I think I made a plane too big for FSX to compile. :S

Rule of thumb that works for me:
Not more than 12.000 geometry triangles per shader when it has diffuse+spec+bump+fresnel.


Mathias, you forgot two.

that would be diffuse+spec+bump+fresnal+self illum+reflection unless you are using fresnal as reflection. (I could be wrong there). I usually have 5 materials on the main FSX textures. Flat black and materials like that do not have that many.


Thanks Chuck for the info and input.


Taking a look at this, it is a big limit, and from what Arno said, it is based on a compile that is only 16 bit driven. If the compiler was designed to handle 32bit, and if there was a way to 'not' have a memory trigger 'crash' in the compiler, and if also the compiler could run in 64bit mode optionally, then we could run what ever sized files we wanted through the 'compiler' (not FSX) and burn a MDL file fast without having to worry about this Vertice issue.

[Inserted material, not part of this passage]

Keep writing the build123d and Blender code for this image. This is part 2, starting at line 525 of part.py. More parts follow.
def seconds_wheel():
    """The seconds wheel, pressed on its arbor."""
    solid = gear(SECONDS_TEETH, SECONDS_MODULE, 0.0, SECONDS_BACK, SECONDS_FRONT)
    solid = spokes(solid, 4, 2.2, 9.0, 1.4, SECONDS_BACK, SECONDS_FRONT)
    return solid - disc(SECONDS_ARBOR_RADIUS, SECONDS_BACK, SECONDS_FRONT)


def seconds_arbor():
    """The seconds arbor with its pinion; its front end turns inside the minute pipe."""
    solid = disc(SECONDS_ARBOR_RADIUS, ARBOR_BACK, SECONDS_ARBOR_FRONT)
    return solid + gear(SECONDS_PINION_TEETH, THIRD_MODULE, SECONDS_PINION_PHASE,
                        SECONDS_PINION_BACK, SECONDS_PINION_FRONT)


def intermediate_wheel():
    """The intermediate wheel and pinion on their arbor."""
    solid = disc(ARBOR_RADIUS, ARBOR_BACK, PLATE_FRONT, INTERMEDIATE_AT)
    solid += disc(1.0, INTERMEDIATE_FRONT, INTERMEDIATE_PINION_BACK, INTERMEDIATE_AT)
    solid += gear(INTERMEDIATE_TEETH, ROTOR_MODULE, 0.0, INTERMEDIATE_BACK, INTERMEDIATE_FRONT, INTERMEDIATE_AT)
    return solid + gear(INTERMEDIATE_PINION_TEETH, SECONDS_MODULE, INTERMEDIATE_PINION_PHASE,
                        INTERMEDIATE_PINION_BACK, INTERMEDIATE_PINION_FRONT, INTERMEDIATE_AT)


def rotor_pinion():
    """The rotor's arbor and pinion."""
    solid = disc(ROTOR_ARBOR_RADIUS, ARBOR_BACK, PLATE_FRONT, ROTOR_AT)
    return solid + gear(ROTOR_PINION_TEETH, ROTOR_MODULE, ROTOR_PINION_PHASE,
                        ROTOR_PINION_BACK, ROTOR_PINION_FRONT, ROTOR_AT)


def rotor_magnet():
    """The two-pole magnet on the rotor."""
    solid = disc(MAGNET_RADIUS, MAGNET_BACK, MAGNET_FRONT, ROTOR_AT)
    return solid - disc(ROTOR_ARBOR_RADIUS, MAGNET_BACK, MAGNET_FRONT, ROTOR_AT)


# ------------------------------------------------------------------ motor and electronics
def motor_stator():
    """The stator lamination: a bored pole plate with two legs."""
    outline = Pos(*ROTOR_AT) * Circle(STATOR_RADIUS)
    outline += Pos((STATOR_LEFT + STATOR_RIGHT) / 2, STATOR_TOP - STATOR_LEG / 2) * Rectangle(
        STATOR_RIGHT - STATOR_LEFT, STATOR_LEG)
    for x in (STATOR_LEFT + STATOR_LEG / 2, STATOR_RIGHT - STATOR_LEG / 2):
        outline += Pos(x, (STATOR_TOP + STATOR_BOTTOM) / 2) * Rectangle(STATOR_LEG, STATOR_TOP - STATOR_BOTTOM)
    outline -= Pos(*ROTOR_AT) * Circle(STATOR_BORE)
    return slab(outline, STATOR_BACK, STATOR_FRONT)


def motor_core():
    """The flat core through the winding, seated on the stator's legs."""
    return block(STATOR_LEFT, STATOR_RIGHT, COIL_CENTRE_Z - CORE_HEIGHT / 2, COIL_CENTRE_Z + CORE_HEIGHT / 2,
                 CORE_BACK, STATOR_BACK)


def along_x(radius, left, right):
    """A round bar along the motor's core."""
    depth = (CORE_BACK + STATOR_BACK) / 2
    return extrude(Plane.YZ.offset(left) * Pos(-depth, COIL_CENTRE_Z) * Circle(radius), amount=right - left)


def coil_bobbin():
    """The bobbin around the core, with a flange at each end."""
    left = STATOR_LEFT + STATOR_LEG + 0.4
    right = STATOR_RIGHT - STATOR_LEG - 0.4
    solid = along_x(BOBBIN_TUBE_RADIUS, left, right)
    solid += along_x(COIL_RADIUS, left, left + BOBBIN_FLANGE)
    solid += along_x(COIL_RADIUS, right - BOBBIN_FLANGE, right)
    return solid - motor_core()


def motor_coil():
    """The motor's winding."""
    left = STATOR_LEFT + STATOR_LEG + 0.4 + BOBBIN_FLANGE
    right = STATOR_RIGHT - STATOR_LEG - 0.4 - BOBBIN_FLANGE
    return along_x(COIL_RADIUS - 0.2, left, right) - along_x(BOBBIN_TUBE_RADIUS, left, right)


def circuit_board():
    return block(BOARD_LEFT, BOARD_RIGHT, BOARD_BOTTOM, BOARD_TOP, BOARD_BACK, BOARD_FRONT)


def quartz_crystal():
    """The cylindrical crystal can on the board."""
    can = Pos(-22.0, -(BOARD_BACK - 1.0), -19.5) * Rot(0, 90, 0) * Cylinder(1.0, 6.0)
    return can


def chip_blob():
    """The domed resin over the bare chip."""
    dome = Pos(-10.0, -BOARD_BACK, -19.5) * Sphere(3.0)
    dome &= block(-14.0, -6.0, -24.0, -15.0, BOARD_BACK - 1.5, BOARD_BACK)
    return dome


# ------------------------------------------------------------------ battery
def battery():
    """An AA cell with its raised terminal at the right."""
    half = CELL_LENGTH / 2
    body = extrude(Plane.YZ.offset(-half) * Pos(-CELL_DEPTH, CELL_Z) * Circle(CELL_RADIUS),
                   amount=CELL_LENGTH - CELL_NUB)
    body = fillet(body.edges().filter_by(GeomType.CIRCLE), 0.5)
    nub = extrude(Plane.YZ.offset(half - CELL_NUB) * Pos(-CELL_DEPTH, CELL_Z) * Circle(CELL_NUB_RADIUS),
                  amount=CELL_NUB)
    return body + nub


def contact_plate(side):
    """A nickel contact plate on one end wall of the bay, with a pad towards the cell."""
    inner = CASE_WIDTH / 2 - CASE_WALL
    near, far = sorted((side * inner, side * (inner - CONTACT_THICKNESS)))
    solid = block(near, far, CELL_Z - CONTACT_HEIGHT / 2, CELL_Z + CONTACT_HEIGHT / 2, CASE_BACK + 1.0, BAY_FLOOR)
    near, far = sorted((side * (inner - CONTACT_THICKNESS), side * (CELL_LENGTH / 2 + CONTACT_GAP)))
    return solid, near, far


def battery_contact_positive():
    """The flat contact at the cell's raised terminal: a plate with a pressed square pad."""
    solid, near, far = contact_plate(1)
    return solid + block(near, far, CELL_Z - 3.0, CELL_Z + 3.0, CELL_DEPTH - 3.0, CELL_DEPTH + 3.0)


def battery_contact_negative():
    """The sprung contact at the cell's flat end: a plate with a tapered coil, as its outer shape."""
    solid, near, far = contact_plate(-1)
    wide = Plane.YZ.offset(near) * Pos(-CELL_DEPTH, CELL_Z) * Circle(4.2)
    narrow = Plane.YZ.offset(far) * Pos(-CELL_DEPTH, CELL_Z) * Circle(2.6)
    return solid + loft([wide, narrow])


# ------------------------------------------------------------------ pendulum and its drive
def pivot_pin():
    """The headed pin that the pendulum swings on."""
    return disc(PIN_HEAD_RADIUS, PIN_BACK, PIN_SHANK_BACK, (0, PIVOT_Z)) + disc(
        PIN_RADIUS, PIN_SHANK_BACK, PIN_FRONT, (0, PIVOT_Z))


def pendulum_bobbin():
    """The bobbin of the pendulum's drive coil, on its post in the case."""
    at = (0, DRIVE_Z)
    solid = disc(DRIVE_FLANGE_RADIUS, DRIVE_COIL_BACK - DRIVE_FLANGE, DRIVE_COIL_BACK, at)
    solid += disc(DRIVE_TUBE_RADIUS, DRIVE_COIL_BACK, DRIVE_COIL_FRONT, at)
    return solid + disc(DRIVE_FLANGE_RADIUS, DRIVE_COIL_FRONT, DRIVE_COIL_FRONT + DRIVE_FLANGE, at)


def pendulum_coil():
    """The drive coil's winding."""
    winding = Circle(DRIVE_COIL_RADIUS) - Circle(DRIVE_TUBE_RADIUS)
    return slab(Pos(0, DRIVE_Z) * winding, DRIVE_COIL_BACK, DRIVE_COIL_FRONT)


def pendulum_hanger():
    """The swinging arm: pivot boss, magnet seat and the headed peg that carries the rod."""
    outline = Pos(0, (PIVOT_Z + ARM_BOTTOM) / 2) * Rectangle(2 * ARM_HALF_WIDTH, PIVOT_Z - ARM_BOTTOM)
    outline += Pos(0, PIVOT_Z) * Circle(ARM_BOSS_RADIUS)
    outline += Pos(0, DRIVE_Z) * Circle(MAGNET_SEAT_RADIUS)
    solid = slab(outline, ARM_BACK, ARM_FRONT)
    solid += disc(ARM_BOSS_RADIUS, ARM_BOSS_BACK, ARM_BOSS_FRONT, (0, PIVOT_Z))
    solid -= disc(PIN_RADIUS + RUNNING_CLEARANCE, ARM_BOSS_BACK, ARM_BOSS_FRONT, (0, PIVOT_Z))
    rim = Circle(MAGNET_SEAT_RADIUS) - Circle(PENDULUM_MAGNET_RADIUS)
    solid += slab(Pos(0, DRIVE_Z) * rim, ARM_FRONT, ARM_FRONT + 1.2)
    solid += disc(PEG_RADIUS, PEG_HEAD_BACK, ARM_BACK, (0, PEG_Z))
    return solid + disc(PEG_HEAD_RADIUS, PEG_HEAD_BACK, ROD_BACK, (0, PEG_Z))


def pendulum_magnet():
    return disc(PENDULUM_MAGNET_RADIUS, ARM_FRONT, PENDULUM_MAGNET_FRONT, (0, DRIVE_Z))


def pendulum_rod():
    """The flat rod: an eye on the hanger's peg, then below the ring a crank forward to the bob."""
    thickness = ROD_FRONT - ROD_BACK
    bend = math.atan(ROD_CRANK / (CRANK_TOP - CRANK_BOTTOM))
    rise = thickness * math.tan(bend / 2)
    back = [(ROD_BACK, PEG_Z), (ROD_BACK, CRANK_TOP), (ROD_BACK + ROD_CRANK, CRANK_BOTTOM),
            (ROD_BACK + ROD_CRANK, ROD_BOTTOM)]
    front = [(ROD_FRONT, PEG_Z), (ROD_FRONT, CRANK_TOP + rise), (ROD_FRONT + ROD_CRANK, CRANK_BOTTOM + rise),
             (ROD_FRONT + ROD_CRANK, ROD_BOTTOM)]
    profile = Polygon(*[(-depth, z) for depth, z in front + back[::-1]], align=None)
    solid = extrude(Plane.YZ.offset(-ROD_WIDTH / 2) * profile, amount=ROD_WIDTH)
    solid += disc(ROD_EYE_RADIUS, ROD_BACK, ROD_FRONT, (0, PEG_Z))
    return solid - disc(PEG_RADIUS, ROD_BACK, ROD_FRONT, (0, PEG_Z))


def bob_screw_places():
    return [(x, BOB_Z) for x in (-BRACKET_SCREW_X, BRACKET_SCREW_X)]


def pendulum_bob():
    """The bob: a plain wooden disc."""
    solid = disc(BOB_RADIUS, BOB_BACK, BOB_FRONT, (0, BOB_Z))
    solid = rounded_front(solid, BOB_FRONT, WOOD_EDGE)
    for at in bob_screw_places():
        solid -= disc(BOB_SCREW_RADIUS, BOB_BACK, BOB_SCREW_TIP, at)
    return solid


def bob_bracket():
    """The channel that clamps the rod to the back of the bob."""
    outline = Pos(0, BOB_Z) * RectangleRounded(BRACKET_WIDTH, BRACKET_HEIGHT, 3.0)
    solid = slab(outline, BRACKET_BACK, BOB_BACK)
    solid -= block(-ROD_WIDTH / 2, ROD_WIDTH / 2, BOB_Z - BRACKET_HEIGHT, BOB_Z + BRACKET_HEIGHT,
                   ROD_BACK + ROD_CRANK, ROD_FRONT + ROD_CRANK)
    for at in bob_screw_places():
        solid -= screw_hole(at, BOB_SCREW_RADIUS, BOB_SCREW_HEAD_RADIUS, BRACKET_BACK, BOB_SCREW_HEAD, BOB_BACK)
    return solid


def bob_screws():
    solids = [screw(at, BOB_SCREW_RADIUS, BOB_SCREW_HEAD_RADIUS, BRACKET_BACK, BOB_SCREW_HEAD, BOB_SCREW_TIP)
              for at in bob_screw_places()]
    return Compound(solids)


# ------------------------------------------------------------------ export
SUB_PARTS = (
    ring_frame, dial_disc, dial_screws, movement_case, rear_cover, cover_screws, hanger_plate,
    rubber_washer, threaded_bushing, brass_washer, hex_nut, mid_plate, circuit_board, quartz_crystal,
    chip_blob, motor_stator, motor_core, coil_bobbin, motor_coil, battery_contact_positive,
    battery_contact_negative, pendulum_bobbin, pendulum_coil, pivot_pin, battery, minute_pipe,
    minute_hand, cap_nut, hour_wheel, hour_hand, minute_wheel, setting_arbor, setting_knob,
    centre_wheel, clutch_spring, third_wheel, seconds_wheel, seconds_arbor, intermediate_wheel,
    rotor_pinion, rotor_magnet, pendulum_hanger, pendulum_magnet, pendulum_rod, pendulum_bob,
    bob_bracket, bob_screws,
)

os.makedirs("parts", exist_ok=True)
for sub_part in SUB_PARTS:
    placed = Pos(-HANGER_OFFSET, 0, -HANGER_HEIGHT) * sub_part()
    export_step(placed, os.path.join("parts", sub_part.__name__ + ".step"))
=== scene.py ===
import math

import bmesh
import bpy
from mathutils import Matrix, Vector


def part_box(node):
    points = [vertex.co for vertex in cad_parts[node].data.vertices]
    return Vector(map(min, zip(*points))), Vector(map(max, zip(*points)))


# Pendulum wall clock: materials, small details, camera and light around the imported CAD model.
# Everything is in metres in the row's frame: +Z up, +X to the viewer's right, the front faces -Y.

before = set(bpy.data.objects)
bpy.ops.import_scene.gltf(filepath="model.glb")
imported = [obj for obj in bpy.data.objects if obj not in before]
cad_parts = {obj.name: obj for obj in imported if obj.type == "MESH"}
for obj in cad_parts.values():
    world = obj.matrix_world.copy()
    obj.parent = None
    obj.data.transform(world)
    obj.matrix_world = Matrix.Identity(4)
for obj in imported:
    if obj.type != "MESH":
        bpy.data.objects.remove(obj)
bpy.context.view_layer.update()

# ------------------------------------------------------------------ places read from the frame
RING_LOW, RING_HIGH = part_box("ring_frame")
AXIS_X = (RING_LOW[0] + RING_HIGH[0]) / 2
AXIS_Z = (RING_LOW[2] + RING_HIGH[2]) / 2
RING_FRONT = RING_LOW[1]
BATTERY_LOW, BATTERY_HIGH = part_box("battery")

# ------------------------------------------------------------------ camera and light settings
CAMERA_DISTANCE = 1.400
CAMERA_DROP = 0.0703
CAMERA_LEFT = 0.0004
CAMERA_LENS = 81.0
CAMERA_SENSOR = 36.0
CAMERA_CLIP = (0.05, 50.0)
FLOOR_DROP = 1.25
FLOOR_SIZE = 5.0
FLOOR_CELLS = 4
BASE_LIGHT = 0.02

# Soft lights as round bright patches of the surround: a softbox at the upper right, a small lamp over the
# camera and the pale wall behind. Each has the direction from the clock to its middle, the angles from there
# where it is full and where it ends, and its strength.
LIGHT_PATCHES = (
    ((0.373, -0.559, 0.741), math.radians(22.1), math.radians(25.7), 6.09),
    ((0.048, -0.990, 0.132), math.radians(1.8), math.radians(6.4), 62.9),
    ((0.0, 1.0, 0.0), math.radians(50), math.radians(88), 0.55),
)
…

Another words, I cant see why this limit exists, except that it might be designed to not use too much of a computers resources to keep it from crashing the computer itself, not necessarily the compiler.


Another thing I found out on this latest obstacle is that we have no way to 'measure' the Vertice limits 'before' we compile an FSX model file. Another words, we can only guess whats going on. Granted, Chuck, the files 'sometimes' tell you what is going on in the crash logs, but yesterday, sometimes it just gave me a couple of generic crash statements if anything, and they are generic, stating '...most likely caused by going over the limit of 65,535 Vertices limit'. That doesnt tell you which material(s) are causing the compiler crash.

In 3DS Max, you have a 'Vertice Count' available to view to see how many Vertices you are hovering at. Not in Gmax. It would be nice if someone could create a script/window panel/Vertice counter for instances like this, but I doubt this would help as we are dealing with objects that are covered with up to 5 or more different material sheets or textures 'per' Material. So having 5 textures on one object, that is 5 times the vertices. I just learned that a simple cube can have perhaps 24 or more Vertices (I think I actually heard 36) if the Smoothing is done right, meaning each surface of the cube (two polygon triangles, un-smoothed) would have 6 vertices, if no Smoothing is done, thats two triangles per surface or two faces per side. (I think then the count would be 36 vertices), and then multiply that by 5 material 'layers', you have 180 Vertices in a sigle 'cube' shape. heh...

Having a 'limit' in the compiler is what I feel could be a downfall in the near future as models become more and more complex and elaborate.

I heard yesterday that a 1,000,000 polygon model was created through the CFS 3 compile (one powerful compiler if I may add, as I hear nothing but what it 'can' do). The model performs well in CFS. So my 565,000 poly model is nothing compared with that thing. And thats for FS2004. My 413,000 polygon model (Poly's not Vertices) is smaller then the FS9 variant.


Barriers... arrghh....
 
Nota bene: I've examined Bill O's model and explained to him how to identify and fix the excessive vertices problem(s).

I found four instances where the part(s) assigned to a specific FSX Material exceeded the vertex limit. Once divided evenly between the original and a slightly modified copy of the FSX Material, it compiles just fine on my dev machine. :bump:
 
You can get an accurate count if you type in > getNumTverts $ < into the Max Script listener ( Gmax has one ) , this only works on a collapsed mesh so use it on a cloned copy of your object , or all the copied parts on one sheet attached together after being collapsed to mesh to see the total for a given map.
 
Thanks for that Chuck, some understanding is dawning.

@Lionheart: glad there is a solution, where would we be without the Sage of Modelling?
 
Glad Bill was able to help you out.

As I said earlier I did try making a big model in FSDS to see if I could get the same problem but big models just slow FSDS down sooo much that I couldn't finish it.